Third, a large law firm has a lot of bills to pay: rent for multiple offices, secretaries/paralegals/docketing clerks/word processors, salaries of junior attorneys, etc. This translates to bigger fees for the same work that could have been done less expensively by a smaller firm with as much, if not more, experience in your type of legal matter.
Question #4:Do you charge by the hour or offer flat fees for certain matters?
For some legal matters, such as a criminal trial or patent prosecution case, attorneys almost always charge by the hour because it is difficult to predict how long it will take to resolve these matters. However, for things such as reviewing a commercial lease, forming a corporation/LLC or many immigration filings, experienced attorneys will offer their services on a flat fee basis. This is because the amount of time and work involved in these types of matters can usually be predicted. Always ask your attorney if your legal matter can be handled on a flat fee basis.
Question #5:Do you require a signed fee agreement or engagement letter?
Every ethical attorney will require a signed fee agreement or engagement letter. This is to protect both the attorney and the client. The fee agreement or engagement letter should set out what legal matter the attorney is handling for you and how much they will charge per hour or what flat fee they are charging for handling the matter.
If an attorney tells you they do not do signed fee agreements or engagement letters or says they’re not necessary, you should run the other way. . . fast.
BONUS QUESTION - What is your policy on returning phone calls and emails?
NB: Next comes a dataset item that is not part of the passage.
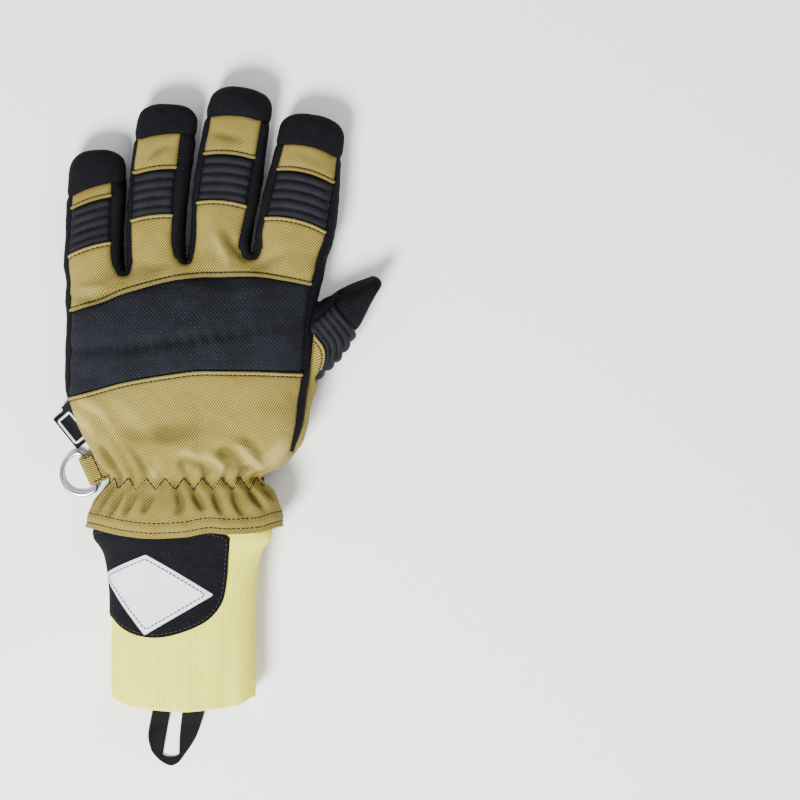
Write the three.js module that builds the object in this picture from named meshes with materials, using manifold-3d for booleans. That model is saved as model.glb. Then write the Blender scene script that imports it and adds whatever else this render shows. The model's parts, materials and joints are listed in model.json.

The most common complaint that state bar authorities receive about attorneys is that they failed to answer a client’s phone calls or emails in a timely manner. A good rule of thumb is when you contact your lawyer for a non-emergency issue, you should receive some type of response by the close of the next business day. For times that your lawyer is out of the office, you should be provided the contact information of someone who you can contact with any urgent issues.